The Board submitted the sworn declarations of Mary Murphy and Trudy Rocha, trustees of the pension plan at issue here, in which both of them affirm that former Defendant Wackenhut Services, Incorporated mailed an SPD via first class mail to all participants on August 10, 2005. Murphy and Rocha's declarations are corroborated with the minutes from a Board meeting on that same date, in which a Ms. Gustavson reported to the Board that the SPD's had been distributed to all eligible participants. The Board also produced a copy of the SPD itself as well as a list of names and addresses for all plan participants that was used to effectuate the distribution of the SPD. Additionally, Defendants have provided a signed return receipt indicating that William Cleghorn, an Individual Plaintiff who claims to speak on behalf of all other Individual Plaintiffs, received an SPD in 2005.
On the contrary, the only evidence Plaintiffs provide is a sworn affidavit of Mr. Cleghorn, which merely echos the bare-bones allegation made in their complaint, that they have not received an SPD since 1997. However, the evidence provided by Defendants is sufficient under the mailbox rule to raise a rebuttable presumption that the SPD has been received by Plaintiffs. Schikore v. BankAmerica Supplemental Ret. Plan, 269 F.3d 956, 961, 964 (9th 2001) ("proper and timely mailing of a document raises a rebuttable presumption that the document has been received by the addressee in the usual time").
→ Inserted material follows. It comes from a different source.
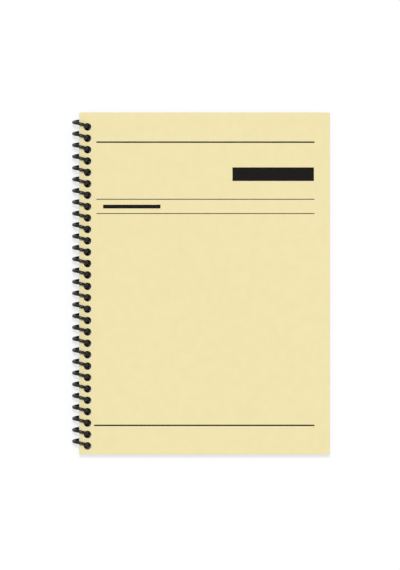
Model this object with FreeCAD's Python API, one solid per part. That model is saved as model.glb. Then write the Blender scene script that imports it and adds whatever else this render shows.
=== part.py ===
"""Spiral notebook: two covers and a block of sheets, held by one plastic coil wound through punched holes.

Frame, in millimetres: the origin is the bottom centre of the closed notebook's box. +X points from the coil
to the fore edge, +Y to the top of the page and +Z up out of the front cover.
"""

import FreeCAD, Part
import math
import os

from FreeCAD import Vector

# Leaves: the sheets and both covers are cut alike
LEAF_WIDTH = 139.7
LEAF_HEIGHT = 190.5
SHEET_COUNT = 30
SHEET_THICKNESS = 0.10
FRONT_CARD_THICKNESS = 0.40
BACK_BOARD_THICKNESS = 0.60
COVER_GAP = 0.30  # air between each cover and the sheets, where the covers' spine edges swing past

# Punching: one row of round holes along the spine edge
HOLE_DIAMETER = 4.3
HOLE_PITCH = 6.35
HOLE_INSET = 4.6  # hole centres from the spine edge
HOLE_SIDES = 16  # flats that touch the round hole's circle, few enough to keep the leaves' meshes light
FIRST_HOLE_DROP = 8.05  # first hole centre below the top edge
LAST_HOLE_MARGIN = 4.0  # least distance from the last hole's centre to the bottom edge

# Binding coil: a left-hand helix about an axis along Y. It climbs evenly through the holes and over the front,
# lies flatter at the spine side and makes up for that under the back, as a soft coil settles in a closed book.
FILAMENT_DIAMETER = 1.75
COIL_OUTER_DIAMETER = 10.0
COIL_AXIS_INSET = 0.94  # coil axis from the spine edge, towards the fore edge
STEPS_PER_TURN = 12  # straight runs to a turn
FILAMENT_SIDES = 8  # flats round the filament
START_ANGLE = -55.0  # round the axis from the fore edge over the top, in degrees
END_ANGLE = 270.0  # the same, on the turn above the first hole
EVEN_START = -60.0  # the even climb runs from here, below the back cover's holes
SPINE_SIDE_START = 103.0  # to here, above the spine edge
SPINE_SIDE_END = 257.0
SPINE_SIDE_CLIMB = 1.6

# Crimped ends: the last of the filament is bent in along the coil, so that it can't wind out of the holes
CRIMP_TURN = 104.0
CRIMP_RADIUS = 1.1
CRIMP_STEPS = 4
CRIMP_LEG = 2.0

# Heights: the coil stands on the ground, and the sheets lie at its middle
filament_radius = FILAMENT_DIAMETER / 2
coil_radius = COIL_OUTER_DIAMETER / 2 - filament_radius
coil_z = COIL_OUTER_DIAMETER / 2
block_thickness = SHEET_COUNT * SHEET_THICKNESS
block_bottom = coil_z - block_thickness / 2
back_bottom = block_bottom - COVER_GAP - BACK_BOARD_THICKNESS
front_bottom = block_bottom + block_thickness + COVER_GAP

# Widths: the box runs from the coil's outer side to the fore edge
coil_overhang = COIL_OUTER_DIAMETER / 2 - COIL_AXIS_INSET
spine_x = coil_overhang - (coil_overhang + LEAF_WIDTH) / 2
coil_x = spine_x + COIL_AXIS_INSET
hole_x = spine_x + HOLE_INSET

# Along the spine: the row has as many holes as fit, and the coil passes through the middle of each
row_length = LEAF_HEIGHT - FIRST_HOLE_DROP - LAST_HOLE_MARGIN
hole_count = 1 + math.floor(row_length / HOLE_PITCH)
last_hole_y = LEAF_HEIGHT / 2 - FIRST_HOLE_DROP - (hole_count - 1) * HOLE_PITCH
even_climb = HOLE_PITCH / 360  # a degree
lay = [
    (EVEN_START, EVEN_START * even_climb),
    (SPINE_SIDE_START, SPINE_SIDE_START * even_climb),
    (SPINE_SIDE_END, SPINE_SIDE_START * even_climb + SPINE_SIDE_CLIMB),
    (EVEN_START + 360, (EVEN_START + 360) * even_climb),
]


def punched_hole(centre):
    """The outline of one punched hole."""
    corner_radius = HOLE_DIAMETER / 2 / math.cos(math.pi / HOLE_SIDES)
    corners = []
    for side in range(HOLE_SIDES):
        turn = 2 * math.pi * side / HOLE_SIDES
        corners.append(centre + Vector(math.cos(turn), math.sin(turn), 0) * corner_radius)
    return Part.makePolygon(corners + corners[:1])


def punched_leaf(bottom, thickness):
    """A leaf of the given thickness with the row of holes, its underside at the height bottom."""
    corner = Vector(spine_x, -LEAF_HEIGHT / 2, bottom)
    outline = Part.makePlane(LEAF_WIDTH, LEAF_HEIGHT, corner).OuterWire
    centres = [Vector(hole_x, last_hole_y + number * HOLE_PITCH, bottom) for number in range(hole_count)]
    holes = [punched_hole(centre) for centre in centres]
    face = Part.Face([outline] + holes, "Part::FaceMakerBullseye")
    return face.extrude(Vector(0, 0, thickness))


def climb(angle):
    """How far the filament has climbed at an angle in degrees, from the fore edge over the top."""
    turns = math.floor((angle - EVEN_START) / 360)
    within = angle - turns * 360
    for (start, low), (end, high) in zip(lay, lay[1:]):
        if within <= end:
            return turns * HOLE_PITCH + low + (high - low) * (within - start) / (end - start)


def coil_point(angle):
    """A point of the filament's centreline, at an angle in degrees."""
    turned = math.radians(angle)
    return Vector(
        coil_x + coil_radius * math.cos(turned),
        last_hole_y + climb(angle),
        coil_z + coil_radius * math.sin(turned),
    )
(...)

And Plaintiffs bare-bones allegation falls far short of defeating that presumption. Furthermore, Plaintiffs "may not rely on denials in the pleadings" to overcome summary judgment, Bhan, 929 F.2d at 1409, and that is all Mr. Cleghorn's affidavit does. Accordingly, the Court finds that Plaintiffs SPD claim fails as a matter of law, as no reasonable jury could find on their behalf.
2. Annual Funding Notices
ERISA also requires an administrator of a pension plan to provide participants and beneficiaries with AFNs every year. 29 U.S.C. § 1021(f)(1). Plaintiffs claim that they have never received an AFN. However, because the evidence before the Court demonstrates that Defendants provided Plaintiffs with AFNs in 2008, 2009, and 2010, Defendants are entitled to judgment as a matter of law.
The requirement to provide participants and beneficiaries with AFNs did not arise until after December 31, 2007.
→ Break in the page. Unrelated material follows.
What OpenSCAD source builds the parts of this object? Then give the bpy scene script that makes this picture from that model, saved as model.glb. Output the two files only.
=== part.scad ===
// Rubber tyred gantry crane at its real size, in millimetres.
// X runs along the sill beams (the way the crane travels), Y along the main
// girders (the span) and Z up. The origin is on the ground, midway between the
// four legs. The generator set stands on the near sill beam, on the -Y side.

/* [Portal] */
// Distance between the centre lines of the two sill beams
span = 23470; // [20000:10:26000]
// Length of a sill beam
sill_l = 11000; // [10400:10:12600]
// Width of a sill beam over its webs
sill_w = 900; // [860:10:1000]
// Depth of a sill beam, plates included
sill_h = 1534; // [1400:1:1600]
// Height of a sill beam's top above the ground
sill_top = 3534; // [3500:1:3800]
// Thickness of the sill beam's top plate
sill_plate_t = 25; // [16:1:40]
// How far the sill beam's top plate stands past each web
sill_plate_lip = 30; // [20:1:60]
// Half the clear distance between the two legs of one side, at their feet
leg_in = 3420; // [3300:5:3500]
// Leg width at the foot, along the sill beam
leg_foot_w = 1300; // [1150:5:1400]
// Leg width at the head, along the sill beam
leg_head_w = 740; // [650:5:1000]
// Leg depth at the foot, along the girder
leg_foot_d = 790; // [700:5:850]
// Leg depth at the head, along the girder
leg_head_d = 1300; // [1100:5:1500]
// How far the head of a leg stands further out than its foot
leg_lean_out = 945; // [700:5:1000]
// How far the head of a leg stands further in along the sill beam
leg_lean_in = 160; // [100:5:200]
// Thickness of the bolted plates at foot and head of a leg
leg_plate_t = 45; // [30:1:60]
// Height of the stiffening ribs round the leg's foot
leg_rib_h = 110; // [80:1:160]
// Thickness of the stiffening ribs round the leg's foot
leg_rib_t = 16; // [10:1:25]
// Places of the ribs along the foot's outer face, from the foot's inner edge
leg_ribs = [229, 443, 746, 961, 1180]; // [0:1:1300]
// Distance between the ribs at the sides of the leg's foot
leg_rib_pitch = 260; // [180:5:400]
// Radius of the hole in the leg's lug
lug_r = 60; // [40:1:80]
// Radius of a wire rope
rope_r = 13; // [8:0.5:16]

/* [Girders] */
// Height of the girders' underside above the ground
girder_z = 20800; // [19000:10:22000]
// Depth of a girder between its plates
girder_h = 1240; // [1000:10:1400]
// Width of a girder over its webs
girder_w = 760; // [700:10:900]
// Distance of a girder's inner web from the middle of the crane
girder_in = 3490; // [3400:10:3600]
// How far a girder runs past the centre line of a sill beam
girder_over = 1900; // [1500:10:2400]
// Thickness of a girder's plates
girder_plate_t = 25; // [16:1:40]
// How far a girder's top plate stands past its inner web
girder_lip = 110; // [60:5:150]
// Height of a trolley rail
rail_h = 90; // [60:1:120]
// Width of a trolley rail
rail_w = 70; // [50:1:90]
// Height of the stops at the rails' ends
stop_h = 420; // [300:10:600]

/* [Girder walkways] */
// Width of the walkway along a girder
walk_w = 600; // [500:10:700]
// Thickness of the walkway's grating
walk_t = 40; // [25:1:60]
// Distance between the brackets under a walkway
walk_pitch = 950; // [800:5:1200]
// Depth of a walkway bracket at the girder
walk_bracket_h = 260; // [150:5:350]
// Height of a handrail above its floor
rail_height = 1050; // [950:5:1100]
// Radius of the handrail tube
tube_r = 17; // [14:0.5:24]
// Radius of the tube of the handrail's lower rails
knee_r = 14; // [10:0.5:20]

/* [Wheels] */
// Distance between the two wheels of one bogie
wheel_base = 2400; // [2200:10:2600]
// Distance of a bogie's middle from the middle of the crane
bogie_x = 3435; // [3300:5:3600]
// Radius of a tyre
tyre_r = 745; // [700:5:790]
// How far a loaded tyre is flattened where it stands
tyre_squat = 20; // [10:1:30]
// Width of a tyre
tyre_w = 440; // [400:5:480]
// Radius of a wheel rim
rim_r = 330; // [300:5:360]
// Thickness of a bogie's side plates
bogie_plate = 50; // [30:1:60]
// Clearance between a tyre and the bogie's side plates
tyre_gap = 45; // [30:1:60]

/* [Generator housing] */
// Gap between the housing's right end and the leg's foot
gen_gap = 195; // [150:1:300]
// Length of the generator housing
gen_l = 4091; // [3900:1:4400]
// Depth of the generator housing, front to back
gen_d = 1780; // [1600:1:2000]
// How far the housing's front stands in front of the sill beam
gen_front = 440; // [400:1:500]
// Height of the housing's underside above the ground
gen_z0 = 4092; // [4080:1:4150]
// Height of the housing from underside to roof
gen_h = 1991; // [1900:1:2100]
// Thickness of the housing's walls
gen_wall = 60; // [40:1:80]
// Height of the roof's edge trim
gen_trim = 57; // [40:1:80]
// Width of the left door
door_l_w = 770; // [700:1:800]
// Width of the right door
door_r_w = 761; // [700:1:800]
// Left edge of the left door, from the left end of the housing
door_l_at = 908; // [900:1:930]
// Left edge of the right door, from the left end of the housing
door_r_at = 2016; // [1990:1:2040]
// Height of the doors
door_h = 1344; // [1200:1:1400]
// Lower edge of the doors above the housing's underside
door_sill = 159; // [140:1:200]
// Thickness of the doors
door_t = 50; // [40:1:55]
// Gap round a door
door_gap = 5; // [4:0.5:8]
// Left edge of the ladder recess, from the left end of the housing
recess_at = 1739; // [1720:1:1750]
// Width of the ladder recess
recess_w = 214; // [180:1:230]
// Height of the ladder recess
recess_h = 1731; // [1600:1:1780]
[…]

Defendants provide four sworn declarations in which the persons responsible for the preparation and mailing of the AFNs affirm that AFNs have been distributed to participants and beneficiaries annually, as required. Alicia Quintanilla and Richard Moore state that they physically stuffed envelopes with AFNs and subsequently placed them in a U.S. Postal Service mail bin in 2008, 2009, and 2010. Randolph Buresh and Sandi Moore, the persons primarily responsible for ensuring distribution of the AFNs, confirm these AFNs were distributed. Defendants also provide a copy of the AFNs that were mailed out every year, as well as a list of the names and addresses used to effectuate the mailing.
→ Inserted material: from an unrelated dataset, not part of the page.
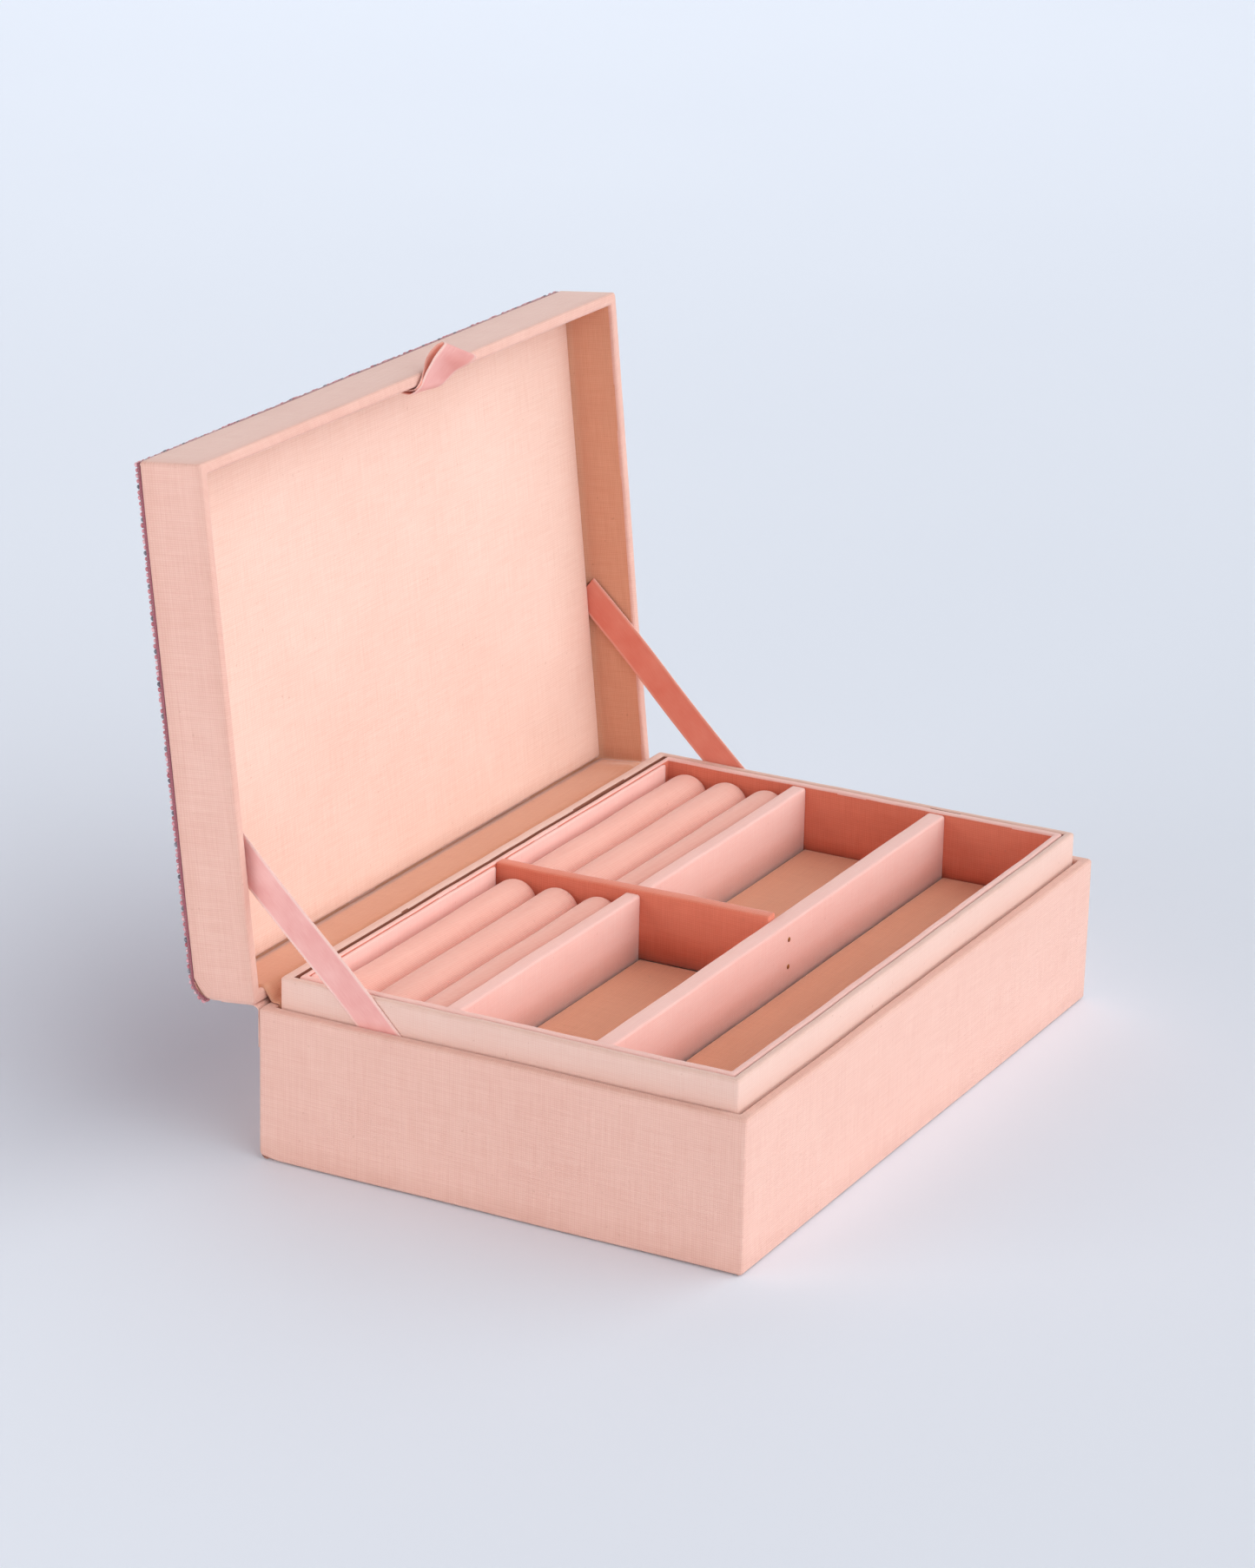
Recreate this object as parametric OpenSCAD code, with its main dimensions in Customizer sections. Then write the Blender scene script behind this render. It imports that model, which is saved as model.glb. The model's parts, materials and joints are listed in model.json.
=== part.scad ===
// Cloth-covered jewelry box, open on its ribbon stays, with a lift-out tray of ring rolls and compartments.
// Millimetres, +Z up. Origin at the middle of the base's resting face. +X along the hinge, -Y to the front.

/* [Base] */
// Width of the base, along the hinge
box_w = 230; // [190:1:300]
// Depth of the base, front to back
box_d = 150; // [125:1:200]
// Height of the base's rim above the table
base_h = 45; // [36:0.5:70]
// Thickness of a covered wall board, base and lid
wall_t = 3.5; // [2.5:0.1:4.5]
// Thickness of the base's bottom board
bottom_t = 3; // [2:0.1:5]
// Thickness of the sheet glued under the base
underside_t = 0.4; // [0.2:0.1:1]
// Thickness of the lining card on the base's floor
floor_lining_t = 1; // [0.5:0.1:2]
// Radius of the cloth-wrapped edges of a board
edge_r = 0.8; // [0.3:0.1:1.1]
// Radius of the base's lower back edge
heel_r = 2.5; // [1:0.1:3.4]

/* [Neck] */
// Thickness of the neck boards at the front and the sides
neck_t = 2.4; // [1.8:0.1:3]
// Thickness of the neck board at the back
neck_back_t = 2.8; // [1.8:0.1:3.4]
// How far the neck stands above the base's rim
neck_rise = 8.75; // [5:0.25:10]
// Gap between the neck and the front and back walls of the base
neck_end_gap = 1.1; // [0.9:0.1:2]
// Gap between the neck and the side walls of the base, which holds the ribbon
neck_side_gap = 0.5; // [0.45:0.05:1]

/* [Tray] */
// Depth of the compartments, from the neck's top to their floor
tray_depth = 20; // [16:0.5:24]
// Thickness of the tray's front wall
tray_front_t = 2; // [1.5:0.1:3]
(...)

In addition, Defendants provide invoices from each year showing the printing and postage costs for the AFNs. Finally, with respect to the 2010 AFN, the Defendants provide copies of the actual envelopes used to distribute the AFNs, complete with the addresses of the parties. The AFNs that were returned for having an improper address include a postage stamp from the U.S. Postal Service, which date back to when Defendants claim the 2010 AFNs were mailed out. Just as with the SPD, the Plaintiffs provide no evidence, other than Mr. Cleghorn's statements, that overcome the mailbox rule. Plaintiffs merely rely on the bare-bones allegation in their complaint. Accordingly, Plaintiffs AFN claims fail as a matter of law as no reasonable jury could find on their behalf.
3. Benefit Corp as Plan Administrator
ERISA only requires a plan's administrator to provide SPDs and AFNs to participants and beneficiaries. The parties dispute whether Benefit Corp is the administrator of the plan at issue here. However, this issue is irrelevant for purposes of this order. If Benefit Corp is the plan's administrator, then they are not liable because the Court finds as a matter of law that they have complied with ERISA. If Benefit Corp is not the plan administrator then they would not be liable under ERISA even if the SPDs and AFNs were not properly and timely distributed. Either way, Benefit Corp's status as the plan's administrator is irrelevant for the disposition of these motions. Therefore, the Court refuses to address this issue.
CONCLUSION
Accordingly, and for good cause appearing,
IT IS HEREBY ORDERED that the Board's Motion to Strike (#172) is GRANTED.
IT IS FURTHER ORDERED that the Board's Motion for Summary Judgment (#155) is GRANTED.
IT IS FURTHER ORDERED that Benefit Corp's Motion for Summary Judgment (#156) is GRANTED.